### What to do
Return the lines from the line containing "make_ladder_lock(side_name, side)" through the line containing "before = set(bpy.data.objects)" exactly. No other line should appear in the answer.

### Recorded information

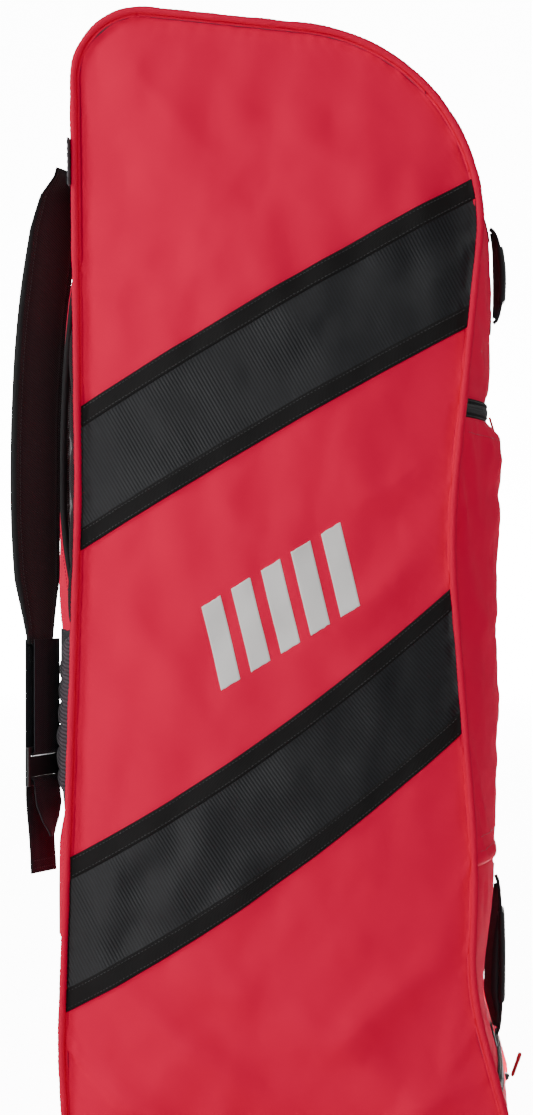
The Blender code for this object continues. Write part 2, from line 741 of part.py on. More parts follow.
def make_sliders():
    top = on_top(-0.086)
    along_top = gusset_point(on_top(0.0), 0, 0) - gusset_point(top, 0, 0)
    for side_name, side in SIDES.items():
        middle = side * (ZIP_SPLIT + ZIP_OUTER + GAP) / 2
        name = f"main_zip_{side_name}"
        make_slider(name, top, middle, along_top, 1.5 * GAP, (0.034, 0.0050, 0.0026), along_top)
    across_bag = Vector((0, 1, 0))
    tape = SEWN_LIFT + ZIP_THICK
    pocket = on_front((POCKET_ZIP_TOP + POCKET_TOP) / 2)
    hanging, upright = Vector((0.30, 0, -1)), Vector((0.35, 0, 1))
    pull = (0.034, 0.0090, 0.0026)
    make_slider("pocket_zip", pocket, POCKET_SLIDER_Y, across_bag, tape + 0.0018, pull, hanging)
    lower = on_front(sum(LOWER_ZIP) / 2)
    pull = (0.022, 0.0090, 0.0034)
    make_slider("lower_zip", lower, LOWER_SLIDER_Y, across_bag, tape + 0.0017, pull, upright)


# ---------------------------------------------------------------- the whole bag

SIDES = {"near": -1, "far": 1}
FINISHES = {}


def make_finishes():
    FINISHES.update(
        red_fabric=material("red_fabric", RED, 0.62),
        ribbed_band=material("ribbed_band", (0.022, 0.022, 0.026), 0.50),
        webbing=material("webbing", BLACK, 0.70),
        base_fabric=material("base_fabric", (0.016, 0.016, 0.018), 0.55),
        zip_tape=material("zip_tape", (0.010, 0.010, 0.011), 0.65),
        zip_metal=material("zip_metal", (0.05, 0.05, 0.055), 0.35, 0.8),
        puller_cord=material("puller_cord", (0.70, 0.015, 0.03), 0.5),
        moulded_plastic=material("moulded_plastic", (0.014, 0.014, 0.015), 0.40),
        pad_fabric=material("pad_fabric", (0.018, 0.015, 0.016), 0.85),
        air_mesh=material("air_mesh", (0.10, 0.095, 0.11), 0.80),
        board=material("board", (0.25, 0.25, 0.25), 0.50),
        lining=material("lining", (0.10, 0.10, 0.105), 0.75),
    )


def main():
    for old in list(bpy.data.objects):
        bpy.data.objects.remove(old)
    make_finishes()
    make_sides()
    make_bands()
    make_gusset()
    make_main_flap()
    make_front_pockets()
    make_stiffeners()
    make_back_pads()
    make_wings()
    for which in HANDLE_ENDS:
        make_handle(which)
    for side_name, side in SIDES.items():
        make_strap_pad(side_name, side)
        make_ladder_lock(side_name, side)
        make_strap_webbing(side_name, side)
    make_sliders()


main()
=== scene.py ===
"""Looks of the tall hockey equipment bag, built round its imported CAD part.

The near side panel faces -Y and the camera, the shoulder straps are at -X, the pockets at +X.
All sizes are in metres. The outline and the gusset's swell are the CAD part's own.
"""

import math

import bmesh
import bpy
import numpy as np
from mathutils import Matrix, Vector
from mathutils.bvhtree import BVHTree


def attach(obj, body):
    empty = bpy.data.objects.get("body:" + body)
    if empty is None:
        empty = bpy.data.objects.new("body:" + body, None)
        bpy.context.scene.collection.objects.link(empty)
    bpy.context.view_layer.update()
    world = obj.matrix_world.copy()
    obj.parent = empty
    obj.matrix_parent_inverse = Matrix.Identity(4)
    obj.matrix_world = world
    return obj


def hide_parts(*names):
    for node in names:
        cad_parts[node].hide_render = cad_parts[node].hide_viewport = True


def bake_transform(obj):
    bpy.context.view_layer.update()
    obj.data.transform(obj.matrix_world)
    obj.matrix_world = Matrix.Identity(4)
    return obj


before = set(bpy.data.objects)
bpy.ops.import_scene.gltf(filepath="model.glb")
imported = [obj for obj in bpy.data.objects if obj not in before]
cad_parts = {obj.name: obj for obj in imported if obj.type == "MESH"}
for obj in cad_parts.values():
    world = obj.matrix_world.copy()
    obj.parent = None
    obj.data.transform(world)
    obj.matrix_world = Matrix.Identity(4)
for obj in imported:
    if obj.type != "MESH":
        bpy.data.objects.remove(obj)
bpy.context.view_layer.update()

# ---------------------------------------------------------------- driving dimensions

HALF_WIDTH = 0.140  # centre plane to each side seam
FABRIC = 0.0030
PIPING_RADIUS = 0.0032
BASE_DROP = 0.0070
SIDE_CROWN = 0.0200
WEBBING_WIDTH = 0.038
WEBBING = 0.0018

# The side panel's outline, clockwise from the middle of the back: x, z and corner radius.
OUTLINE_CORNERS = (
    (-0.1600, 0.580, 1.50),
    (-0.1645, 0.998, 0.055),
    (0.1910, 0.957, 0.165),
    (0.1505, 0.548, 0.60),
    (0.1730, 0.270, 0.80),
    (0.1690, 0.165, 0.25),
    (0.2120, BASE_DROP, 0.030),
    (-0.1700, BASE_DROP, 0.030),
    (-0.1755, 0.110, 0.35),
)
OUTLINE_STEP = 0.003
BACK_SWELL, TOP_SWELL, FRONT_SWELL = 0.009, 0.005, 0.005
FRONT_PACKING, PACKING_MIDDLE, PACKING_REACH = 0.018, 0.490, 0.350

BAND_WIDTH = 0.105
# The middle line of each band: its height at x = 0, its rise towards the front there, and its bend.
BAND_LINES = {"upper": (0.6930, 0.576, -0.125), "lower": (0.3165, 0.721, 0.550)}
TAPE_WIDTH, TAPE_OVERHANG = 0.0155, 0.0006
RIB_PITCH, RIB_HEIGHT, KNIT_PITCH = 0.0028, 0.00050, 0.0009

SIDES = {"near": -1, "far": 1}

# ---------------------------------------------------------------- the outline, as arrays


def fillet(before, corner, after, radius):
    """The points of a rounded corner, from where it leaves one straight to where it meets the next."""
    arrive = (corner - before).normalized()
    leave = (after - corner).normalized()
    turn = arrive.angle_signed(leave)
    start = corner - arrive * radius * math.tan(abs(turn) / 2)
    side = Vector((arrive.y, -arrive.x)) * math.copysign(1, turn)
    centre = start + side * radius
    steps = max(2, math.ceil(abs(turn) * radius / OUTLINE_STEP))
    arm = start - centre
    points = []
    for i in range(steps + 1):
        cosine, sine = math.cos(-turn * i / steps), math.sin(-turn * i / steps)
        points.append(centre + Vector((arm.x * cosine - arm.y * sine, arm.x * sine + arm.y * cosine)))
    return points


def outline_points():
    corners = [Vector((x, z)) for x, z, _ in OUTLINE_CORNERS]
    count = len(corners)
    points = []
    for i, (_, _, radius) in enumerate(OUTLINE_CORNERS):
        points += fillet(corners[i - 1], corners[i], corners[(i + 1) % count], radius)
    stepped = []
    for start, end in zip(points, points[1:] + points[:1]):
        steps = math.ceil((end - start).length / OUTLINE_STEP)
        stepped += [tuple(start.lerp(end, i / steps)) for i in range(steps)]
    return np.array(stepped)


OUTLINE = outline_points()
CHORDS = np.roll(OUTLINE, -1, axis=0) - OUTLINE
CHORD_LENGTHS = np.linalg.norm(CHORDS, axis=1)
STATIONS = np.concatenate([[0], np.cumsum(CHORD_LENGTHS)])
LENGTH = STATIONS[-1]
CHORDS_OUT = CHORDS / CHORD_LENGTHS[:, None] + np.roll(CHORDS / CHORD_LENGTHS[:, None], 1, axis=0)
NORMALS = np.stack([-CHORDS_OUT[:, 1], CHORDS_OUT[:, 0]], 1)
NORMALS /= np.linalg.norm(NORMALS, axis=1)[:, None]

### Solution
        make_ladder_lock(side_name, side)
        make_strap_webbing(side_name, side)
    make_sliders()


main()
=== scene.py ===
"""Looks of the tall hockey equipment bag, built round its imported CAD part.

The near side panel faces -Y and the camera, the shoulder straps are at -X, the pockets at +X.
All sizes are in metres. The outline and the gusset's swell are the CAD part's own.
"""

import math

import bmesh
import bpy
import numpy as np
from mathutils import Matrix, Vector
from mathutils.bvhtree import BVHTree


def attach(obj, body):
    empty = bpy.data.objects.get("body:" + body)
    if empty is None:
        empty = bpy.data.objects.new("body:" + body, None)
        bpy.context.scene.collection.objects.link(empty)
    bpy.context.view_layer.update()
    world = obj.matrix_world.copy()
    obj.parent = empty
    obj.matrix_parent_inverse = Matrix.Identity(4)
    obj.matrix_world = world
    return obj


def hide_parts(*names):
    for node in names:
        cad_parts[node].hide_render = cad_parts[node].hide_viewport = True


def bake_transform(obj):
    bpy.context.view_layer.update()
    obj.data.transform(obj.matrix_world)
    obj.matrix_world = Matrix.Identity(4)
    return obj


before = set(bpy.data.objects)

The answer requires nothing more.